NAVIFOR plays an important role in the Navy’s Cyber Security Inspection and Certification Program (CSICP). “Our role in the process is to provide teams that conduct cybersecurity Training and Assist Visits (TAVs) at Navy Shore and Afloat Commands which helps the fleet assess their cybersecurity readiness and prepare for inspections. Getting the fleet to sustain and self-assess in a robust manner is tough. It will continue to be a challenge as we move forward, but we have changed the TAV program to include training on cybersecurity compliance and built a process that commands can adopt and use for their self-assessment,” Mayer explained.
Also on the horizon is the plan to put Information Professional officers aboard more ships in the Navy. This development will be implemented over the course of the next several years. “Lots more work to be done with this initiative, but the future is encouraging,” Mayer said.
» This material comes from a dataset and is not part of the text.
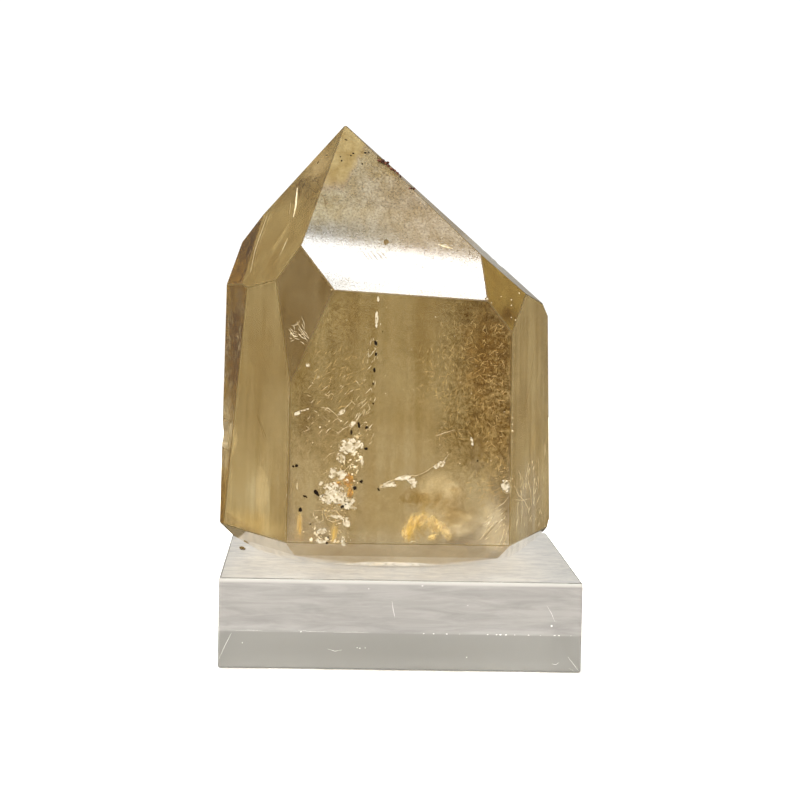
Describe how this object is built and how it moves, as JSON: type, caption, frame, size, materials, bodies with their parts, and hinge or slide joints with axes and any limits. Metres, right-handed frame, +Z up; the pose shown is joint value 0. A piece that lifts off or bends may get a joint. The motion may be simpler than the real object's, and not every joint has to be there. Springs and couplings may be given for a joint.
{
  "type": "citrine crystal point on a display block",
  "caption": "Polished golden-brown citrine point with a slanting, off-centre tip and a rounded foot, resting on a clear square acrylic display block.",
  "frame": {"origin": "middle of the display block's underside", "axes": "+Z up through the crystal's length, -Y towards the viewer of the crystal's broad front face, +X to that viewer's right"},
  "size_m": [0.0779, 0.0762, 0.1148],
  "materials": {
    "citrine": "polished, see-through golden brown quartz with cloudy veils",
    "acrylic": "clear polished acrylic"
  },
  "bodies": {
    "root": {"citrine_crystal": "citrine", "display_block": "acrylic"}
  },
  "joints": []
}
NAVIFOR is currently expanding its West Coast footprint; there is now a NAVIFOR West presence in San Diego, California. The intent of this presence is to provide IW Type Command support to the Pacific Fleet and its subordinate forces as an extension of our team in Suffolk. “Specifically, we expect more robust capacity in both DGSIT and TAV teams in the PACFLT Area of Responsibility,” Mayer explained.
In summary, Mayer was confident that NAVIFOR has made great progress during its first year on key initiatives aimed at maintaining a well manned, trained and equipped fleet that is ready to operate and fight decisively in the Information Warfare Domain.